Carnaval de rua: como os blocos se tornaram símbolos da democracia 

Houve um tempo em que carnaval em São Paulo era sinônimo de cidade vazia, um ótimo momento para ir a cinemas, restaurantes ou sair do Tucuruvi e chegar em Interlagos sem pegar trânsito algum. Era bom. Blocos carnavalescos já existiam aqui e ali. Depois eles começaram a se multiplicar e se espalhar pela cidade, mas ainda de forma moderada. Curte rock? Pois o Originais do Punk estava lá para você aproveitar o carnaval ao som de Cólera. Também era bom.

Por Rodrigo Casarin, no blog Página Cinco

Bloco de Carnaval

Hoje a cidade está empesteada deles. Desconfio de que chegará o momento em que cada habitante desta joça terá seu próprio bloco carnavalesco. Pior: esses blocos transformaram São Paulo num destino para turistas durante a folia de Momo e a cidade, que outrora se esvaziava, agora segue abarrotada de gente mesmo durante o feriadão. É impressionante como a combinação de música ensurdecedora, grandes aglomerações e cerveja cara, quente e quase sempre ruim faz tanto sucesso por aqui.

Apesar de tudo, um dia eu já curti esses rolês. Mesmo hoje, acho muito legal ver a cidade tomada por gente querendo se divertir. Se perdi a paciência com o furdunço, aprecio cada vez mais essa verve libertária e um tanto anárquica do carnaval de rua, que é mesmo feita para ser ocupada pela população. Aliás, se alguém deseja entender por que tantas vezes esses movimentos são apontados como exemplo do que há de democrático na sociedade, é bom ler Meu Bloco na Rua, de Rita Fernandes (Civilização Brasileira).

Rita é jornalista e uma das fundadoras do bloco carioca Imprensa que eu Gamo. No trabalho, fruto do seu mestrado na Fundação Getúlio Vargas, ela investiga como o carnaval de rua do Rio de Janeiro reviveu a partir da década de 1980, durante a redemocratização do país.

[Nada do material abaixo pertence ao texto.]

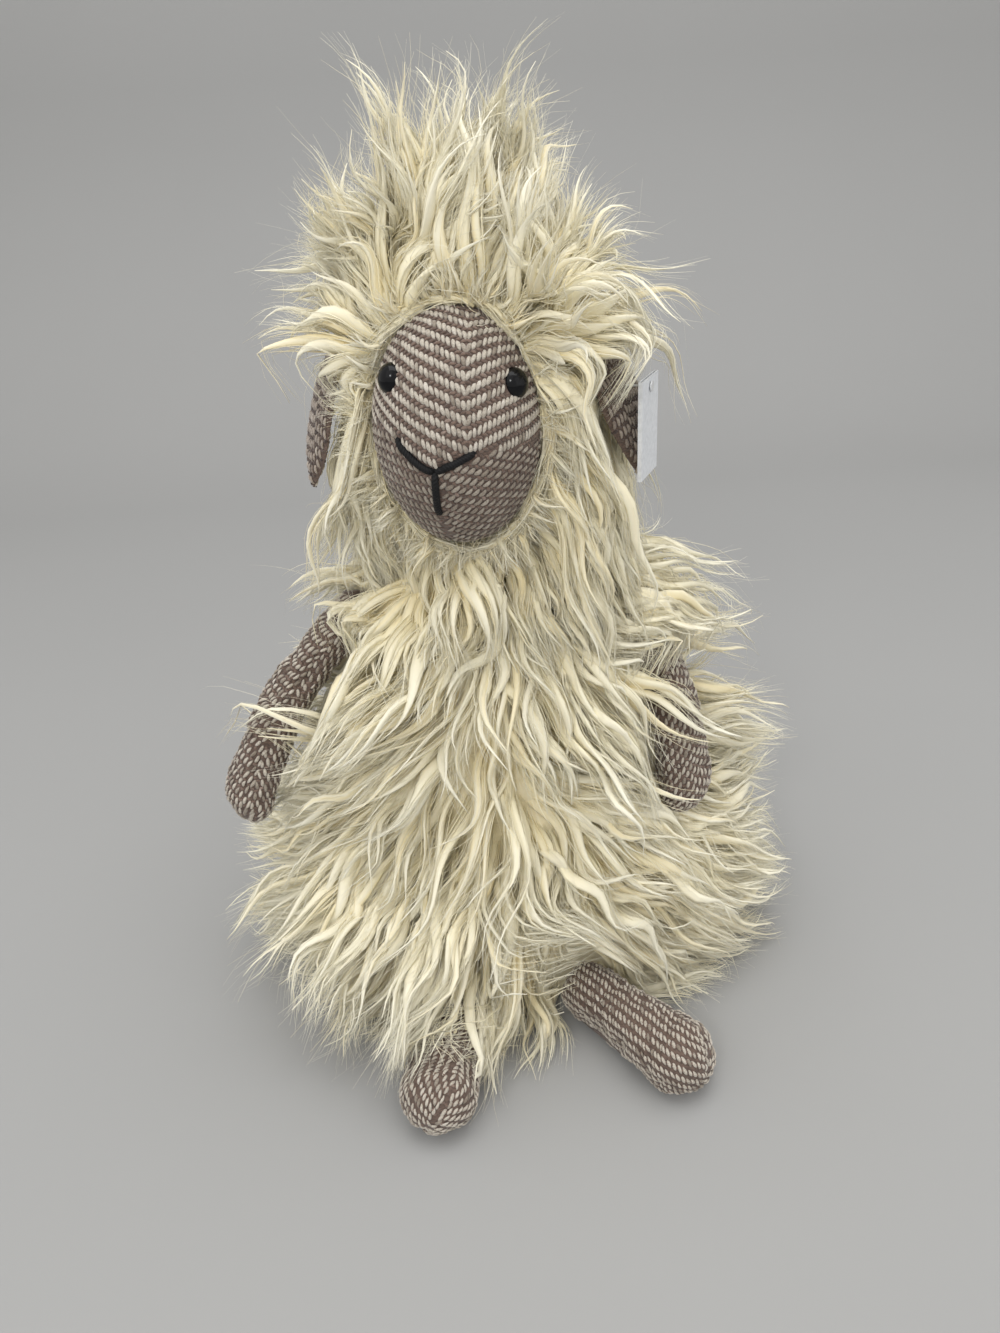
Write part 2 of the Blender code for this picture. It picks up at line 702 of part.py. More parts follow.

Mergulhando na história de três grupos icônicos – Simpatia é Quase Amor, Barbas e Suvaco do Cristo (o nome é com “U” mesmo) –, mostra como esses movimentos podem ser encarados como uma espécie de resposta à ditadura militar que “ameaçava a livre manifestação e ao mesmo tempo continha a energia criativa da sociedade”.

“Durante o processo de redemocratização, que teve seu ápice com as Diretas Já, foram sendo construídas novas formas de participação da sociedade brasileira. As celebrações e as festas começavam a ocupar um lugar importante na cidade, traduzindo a vontade compartilhada de recuperar o espaço público, que tivera por tanto tempo seu acesso restrito. Nesse novo ambiente, nos anos 1980 os blocos de rua vão ser espaços possíveis de convivência política, mas, acima de tudo, de sociabilidade. Veremos, nos grupos desse carnaval ressurgente, sujeitos movidos por um profundo desejo de desfrutar novamente a liberdade”, registra.

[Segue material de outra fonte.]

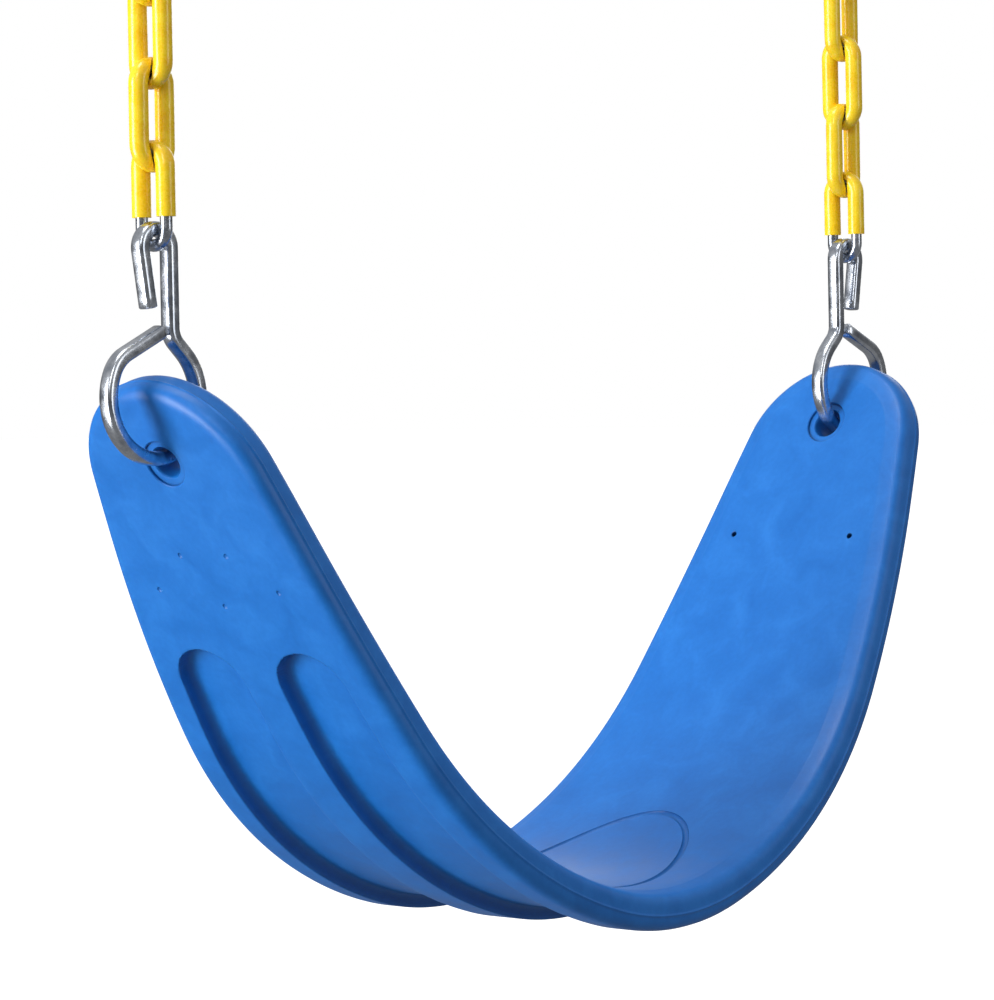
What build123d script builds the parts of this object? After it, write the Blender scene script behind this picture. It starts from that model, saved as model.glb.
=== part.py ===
"""Belt swing seat hung on two coated chains, with a bent clip at each end and a snap hook on top.

Frame: millimetres, +Z up, X across the seat, Y fore and aft.
The origin is the middle of the hanging line, where the hangers bear in the two snap hooks.
Sizes are worked out from the belt's underside upwards and everything is lowered at the end.
"""
import os
from math import cos, degrees, radians, sin, sqrt

from build123d import *

# ---- seat belt ----
belt_length = 660.0
belt_width = 146.0
nose_radius = 46.0
inner_thickness = 9.6
outer_thickness = 6.4
rim_draft = 7.0
inner_round = 7.0
outer_round = 5.0
bottom_bend = 130.0
bottom_bend_angle = 16.2
flank_bend = 195.0
flank_bend_angle = 39.4
limb_bend = 880.0
limb_bend_angle = 5.9

# ---- holes and moulded detail of the belt ----
hole_diameter = 13.0
hole_to_tip = 32.6
hole_recess_diameter = 19.5
hole_recess_depth = 1.2
pin_mark_to_tip = 90.0
pin_mark_spread = 65.0
pin_mark_diameter = 2.6
pin_mark_depth = 8.0
dimple_diameter = 2.4
dimple_depth = 0.5
dimple_row_gap = 15.7
dimple_row_spread = 25.0
dimple_last_gap = 6.8
flute_depth = 6.0
flute_rib = 19.0
flute_margin = 15.5
flute_to_tip = 116.0
flute_floor_round = 3.5
badge_length = 146.0
badge_width = 86.0
badge_shift = -4.0
badge_line = 2.8
badge_depth = 1.0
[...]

A autora indica que esses blocos surgiram para que o “folião pudesse ser mais participativo, sem amarras, restrições, competições, brincar de forma mais livre, experimentar um carnaval mais participativo”, numa contraofensiva aos festejos fechados, do circuito oficial e das escolas de samba, cada vez mais megalomaníacas, espetaculosas, controladoras e, consequentemente, um tanto excludentes.

Dentre as razões para que apontemos os blocos de rua como grandes manifestações democráticas, segundo Rita, estão a abertura “à participação de qualquer pessoa, sem exigências de inscrições, pagamentos, fantasias, alas, camisetas, abadás, ou qualquer restrição à participação do folião, como cordas, carros ou áreas reservadas que possa impedir o livre ir e vir”; a “estreita ligação com seus territórios de origem, e, por isso, seus desfiles só se justificam nesses lugares, sem roteiros predeterminados pelo poder público”; e a maneira como “cantam, como em crônicas, as histórias da cidade, do país, em sambas autorais, muitas vezes pontuados pela crítica política ou social, ou por temas ligados à própria identidade”.

Por isso, mesmo ranzinzas como eu têm motivos para admirar os blocos, ainda que prefiram evitar a música alta, o fuzuê das grandes aglomerações e o purgante travestido de cerveja.